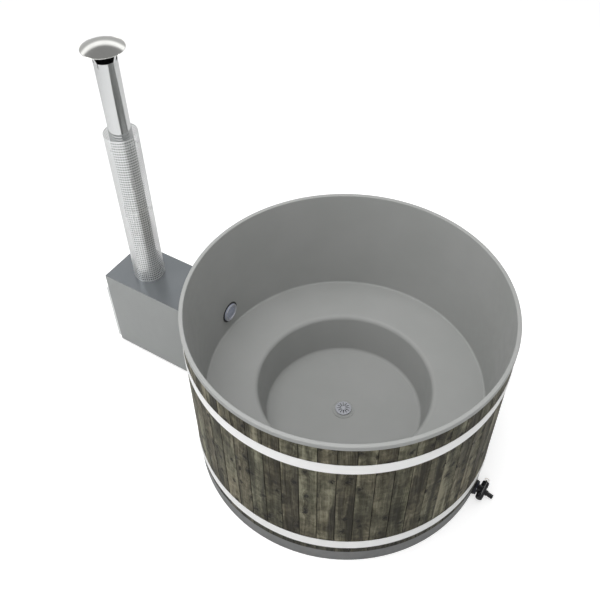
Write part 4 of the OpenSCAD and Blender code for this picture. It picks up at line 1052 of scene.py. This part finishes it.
def cap_straps():
    """Bent straps from the pipe's top to the underside of the cap, riveted to the pipe."""
    foot_r = PIPE_R + STRAP_CLEAR
    under_r = CAP_BALL_R - CAP_T - STRAP_CLEAR
    top_z = CAP_CENTRE_Z + math.sqrt(under_r ** 2 - (STRAP_TOP_R + STRAP_T) ** 2)
    line = [Vector(point) for point in (
        (foot_r, PIPE_Z1 - STRAP_LAP), (foot_r, PIPE_Z1),
        (STRAP_TOP_R, top_z - STRAP_LAP / 2), (STRAP_TOP_R, top_z))]
    path = [line[0]]
    for i in (1, 2):
        u = (line[i - 1] - line[i]).normalized() * STRAP_BEND
        v = (line[i + 1] - line[i]).normalized() * STRAP_BEND
        for k in range(STRAP_BEND_STEPS + 1):
            t = k / STRAP_BEND_STEPS
            path.append(line[i] + u * (1 - t) ** 2 + v * t ** 2)
    path.append(line[3])
    vertices, faces, heads = [], [], []
    n = len(STRAP_SECTION)
    for i in range(STRAP_N):
        turn = Matrix.Translation((FLUE_X, 0, 0)) @ Matrix.Rotation(2 * math.pi * i / STRAP_N, 4, "Z")
        base = len(vertices)
        for j, point in enumerate(path):
            along = (path[min(j + 1, len(path) - 1)] - path[max(j - 1, 0)]).normalized()
            side = Vector((along.y, -along.x))
            for w, t in STRAP_SECTION:
                spot = point + side * STRAP_T * (t + 0.5)
                vertices.append(tuple(turn @ Vector((spot.x, w * STRAP_W, spot.y))))
        for j in range(len(path) - 1):
            a, b = base + j * n, base + (j + 1) * n
            faces += [(a + k, a + (k + 1) % n, b + (k + 1) % n, b + k) for k in range(n)]
        faces.append(tuple(base + k for k in reversed(range(n))))
        faces.append(tuple(base + (len(path) - 1) * n + k for k in range(n)))
        for share in RIVET_SHARES:
            spot = turn @ Vector((foot_r + STRAP_T, 0, PIPE_Z1 - STRAP_LAP * share))
            heads.append((spot, turn.to_3x3() @ Vector((1, 0, 0))))
    obj = piece("strap_bands", vertices, faces, finish_of("cap_straps"),
                replaces=["cap_straps"])
    sharpen(obj, FOLDED_SHARP)
    heads_on("strap_rivets", heads, RIVET_R, RIVET_H)


def front_rim():
    """Folded rim that stands round the heater's front plate."""
    half_in, low_in, high_in = FRONT_INNER
    half_out, low_out, high_out = FRONT_OUTER
    bevel = FRONT_BEVEL
    rise_x = FRONT_X1 + bevel
    loops = [
        (half_out, low_out, high_out, FRONT_X0), (half_out, low_out, high_out, rise_x),
        (half_out - bevel, low_out + bevel, high_out - bevel, FRONT_X1),
        (half_in + bevel, low_in - bevel, high_in + bevel, FRONT_X1),
        (half_in, low_in, high_in, rise_x), (half_in, low_in, high_in, FRONT_X0)]
    vertices = []
    for half, low, high, x in loops:
        corners = [(-half, low), (half, low), (half, high), (-half, high)]
        loop = rounded([(*corner, FRONT_ROUND) for corner in corners], steps=5)
        vertices += [(x, y, z) for y, z in loop]
    n = len(vertices) // len(loops)
    faces = []
    for row in range(len(loops)):
        a, b = row * n, (row + 1) % len(loops) * n
        faces += [(a + k, a + (k + 1) % n, b + (k + 1) % n, b + k) for k in range(n)]
    obj = piece("front_rim", vertices, faces, RIM_STEEL)
    bm = bmesh.new()
    bm.from_mesh(obj.data)
    bmesh.ops.recalc_face_normals(bm, faces=bm.faces)
    bm.to_mesh(obj.data)
    bm.free()
    sharpen(obj, FOLDED_SHARP)


# Widths of the eased edges of nodes that keep their CAD shape
EASED = {
    "upper_hoop": 0.0006, "lower_hoop": 0.0006, "hoop_bolts": 0.0005, "hoop_nuts": 0.0005,
    "base_ring": 0.0015, "base_plate": 0.001, "drain_body": 0.001, "port_body": 0.0012,
    "port_gasket": 0.0004, "upper_sleeve": 0.0012, "lower_sleeve": 0.0012, "tap_gasket": 0.0005,
    "tap_body": 0.0012, "tap_end_cap": 0.002, "tap_hose_tail": 0.0008, "heater_casing": 0.0006,
    "heater_lid": 0.0008, "heater_feet": 0.001, "front_frame": 0.001, "fire_door": 0.0012,
    "ash_drawer": 0.0008, "latch_spindle": 0.0008, "drawer_pull": 0.0008, "air_slide": 0.0005,
    "fire_grate": 0.0015, "smoke_baffle": 0.001, "flue_collar": 0.0006, "firebox_rails": 0.0008}


def eased_nodes():
    for node, width in EASED.items():
        eased(node, width)


def lamp(name, place, target, size, power, glossy=True, sparkle=False):
    """Round lamp that the camera doesn't see. One with a sparkle is only seen in glossy surfaces."""
    light = bpy.data.lights.new(name, "AREA")
    light.shape = "DISK"
    light.size = size
    light.energy = power
    obj = bpy.data.objects.new(name, light)
    obj.location = place
    obj.rotation_euler = (Vector(place) - Vector(target)).to_track_quat("Z", "Y").to_euler()
    obj.visible_glossy = glossy
    obj.visible_diffuse = not sparkle
    obj.visible_camera = False
    bpy.context.scene.collection.objects.link(obj)


def studio_floor():
    """Pale floor that takes the object's shadow. It glows, so that the camera sees it as white."""
    mesh = bpy.data.meshes.new("floor")
    corners = [(x * FLOOR_REACH, y * FLOOR_REACH, 0) for x, y in ((-1, -1), (1, -1), (1, 1), (-1, 1))]
    mesh.from_pydata(corners, [], [(0, 1, 2, 3)])
    obj = bpy.data.objects.new("floor", mesh)
    obj.location.z = -FLOOR_BELOW
    bpy.context.scene.collection.objects.link(obj)
    f = Finish("floor", Roughness=0.9)
    f.shader.inputs["Base Color"].default_value = (FLOOR_TONE, FLOOR_TONE, FLOOR_TONE, 1.0)
    f.shader.inputs["Specular IOR Level"].default_value = 0.0
    path = f.add("ShaderNodeLightPath").outputs
    mirrored = f.math("MAXIMUM", path["Is Glossy Ray"], path["Is Transmission Ray"])
    glow = f.add("ShaderNodeEmission")
    strength = f.math("ADD", f.math("MULTIPLY", path["Is Camera Ray"], FLOOR_GLOW),
                      f.math("MULTIPLY", mirrored, FLOOR_MIRRORED_GLOW))
    f.join(strength, glow.inputs["Strength"])
    both = f.add("ShaderNodeAddShader")
    f.join(f.shader.outputs["BSDF"], both.inputs[0])
    f.join(glow.outputs[0], both.inputs[1])
    f.join(both.outputs[0], f.out.inputs["Surface"])
    mesh.materials.append(f.material)


def studio_world():
    """White surroundings, with light from all round.

    Glossy surfaces show a room with a dim ceiling and two long lit panels instead.
    """
    world = bpy.data.worlds.new("studio")
    bpy.context.scene.world = world
    world.use_nodes = True
    w = Nodes(world.node_tree)
    path = w.add("ShaderNodeLightPath").outputs
    x, y, height = w.split(w.places.outputs["Generated"])
    turn = math.radians(PANEL_TURN)
    ahead = w.math("ADD", w.math("MULTIPLY", x, math.cos(turn)), w.math("MULTIPLY", y, math.sin(turn)))
    aside = w.math("SUBTRACT", w.math("MULTIPLY", y, math.cos(turn)), w.math("MULTIPLY", x, math.sin(turn)))
    depth = w.math("MAXIMUM", w.math("ABSOLUTE", ahead), LEAST_DEPTH)
    rise = w.math("DIVIDE", height, depth)
    spread = w.math("DIVIDE", w.math("ABSOLUTE", aside), depth)
    panel = w.math("MULTIPLY", w.span(rise, *PANEL_FOOT), w.span(rise, *PANEL_HEAD))
    panel = w.math("MULTIPLY", panel, w.span(spread, *PANEL_ENDS, 0.0, PANEL_GLOW))
    room = w.math("ADD", w.span(height, *ROOM_RANGE, HORIZON_GLOW, CEILING_GLOW), panel)
    mirrored = w.math("MAXIMUM", path["Is Glossy Ray"], path["Is Transmission Ray"])
    back = w.add("ShaderNodeBackground")
    level = w.mix(mirrored, (WORLD_LIGHT,) * 3, w.joined(room, room, room))
    w.join(w.mix(path["Is Camera Ray"], level, (1.0, 1.0, 1.0)), back.inputs["Color"])
    w.join(back.outputs[0], w.add("ShaderNodeOutputWorld").inputs["Surface"])


def studio():
    """Lamps and the camera."""
    scene = bpy.context.scene
    lamp("top", place=(-0.6, -0.5, 5.2), target=(0.0, 0.0, 0.4), size=5.0, power=175.0, glossy=False)
    lamp("key", place=(-3.4, -2.6, 3.6), target=(0.0, 0.0, 0.5), size=2.6, power=45.0)
    lamp("fill", place=(1.8, -4.2, 4.2), target=(0.0, 0.0, 0.5), size=3.0, power=55.0, glossy=False)
    lamp("sparkle", place=(2.9, 2.35, 3.35), target=(0.95, 0.0, 0.05), size=0.9, power=26.0, sparkle=True)

    lens = bpy.data.cameras.new("camera")
    lens.sensor_width = CAMERA_SENSOR
    lens.lens = CAMERA_LENS
    lens.shift_x, lens.shift_y = CAMERA_SHIFT
    lens.clip_end = CAMERA_REACH
    camera = bpy.data.objects.new("camera", lens)
    camera.location = CAMERA_PLACE
    camera.rotation_euler = [math.radians(a) for a in CAMERA_TURN]
    scene.collection.objects.link(camera)
    scene.camera = camera
    scene.view_settings.view_transform = "Standard"


tub_liner()
port_pad()
wall_boards()
heat_shield()
smoke_pipe()
rain_cap()
cap_straps()
port_cover()
drain_dome()
drain_rings()
tap_clamp()
tap_collars()
front_rim()
eased_nodes()
studio_floor()
studio_world()
studio()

Do this
Only the lines from the opening of the material through the line with "heads, RIVET_R, RIVET_H)" should be echoed, exactly as written.

Final answer
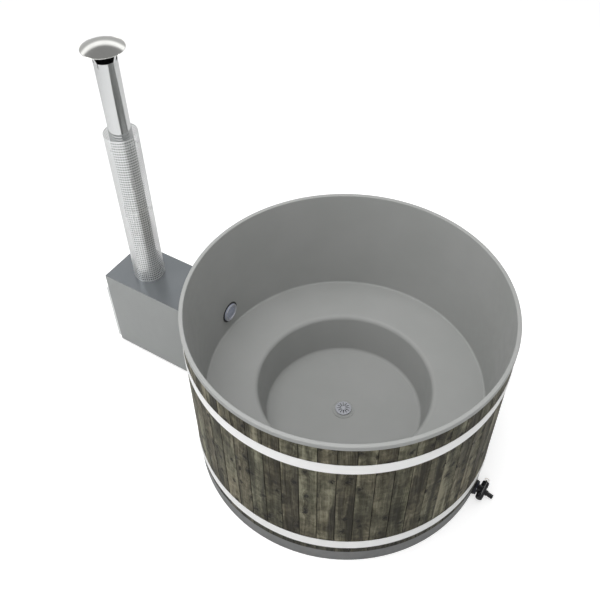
Write part 4 of the OpenSCAD and Blender code for this picture. It picks up at line 1052 of scene.py. This part finishes it.
def cap_straps():
    """Bent straps from the pipe's top to the underside of the cap, riveted to the pipe."""
    foot_r = PIPE_R + STRAP_CLEAR
    under_r = CAP_BALL_R - CAP_T - STRAP_CLEAR
    top_z = CAP_CENTRE_Z + math.sqrt(under_r ** 2 - (STRAP_TOP_R + STRAP_T) ** 2)
    line = [Vector(point) for point in (
        (foot_r, PIPE_Z1 - STRAP_LAP), (foot_r, PIPE_Z1),
        (STRAP_TOP_R, top_z - STRAP_LAP / 2), (STRAP_TOP_R, top_z))]
    path = [line[0]]
    for i in (1, 2):
        u = (line[i - 1] - line[i]).normalized() * STRAP_BEND
        v = (line[i + 1] - line[i]).normalized() * STRAP_BEND
        for k in range(STRAP_BEND_STEPS + 1):
            t = k / STRAP_BEND_STEPS
            path.append(line[i] + u * (1 - t) ** 2 + v * t ** 2)
    path.append(line[3])
    vertices, faces, heads = [], [], []
    n = len(STRAP_SECTION)
    for i in range(STRAP_N):
        turn = Matrix.Translation((FLUE_X, 0, 0)) @ Matrix.Rotation(2 * math.pi * i / STRAP_N, 4, "Z")
        base = len(vertices)
        for j, point in enumerate(path):
            along = (path[min(j + 1, len(path) - 1)] - path[max(j - 1, 0)]).normalized()
            side = Vector((along.y, -along.x))
            for w, t in STRAP_SECTION:
                spot = point + side * STRAP_T * (t + 0.5)
                vertices.append(tuple(turn @ Vector((spot.x, w * STRAP_W, spot.y))))
        for j in range(len(path) - 1):
            a, b = base + j * n, base + (j + 1) * n
            faces += [(a + k, a + (k + 1) % n, b + (k + 1) % n, b + k) for k in range(n)]
        faces.append(tuple(base + k for k in reversed(range(n))))
        faces.append(tuple(base + (len(path) - 1) * n + k for k in range(n)))
        for share in RIVET_SHARES:
            spot = turn @ Vector((foot_r + STRAP_T, 0, PIPE_Z1 - STRAP_LAP * share))
            heads.append((spot, turn.to_3x3() @ Vector((1, 0, 0))))
    obj = piece("strap_bands", vertices, faces, finish_of("cap_straps"),
                replaces=["cap_straps"])
    sharpen(obj, FOLDED_SHARP)
    heads_on("strap_rivets", heads, RIVET_R, RIVET_H)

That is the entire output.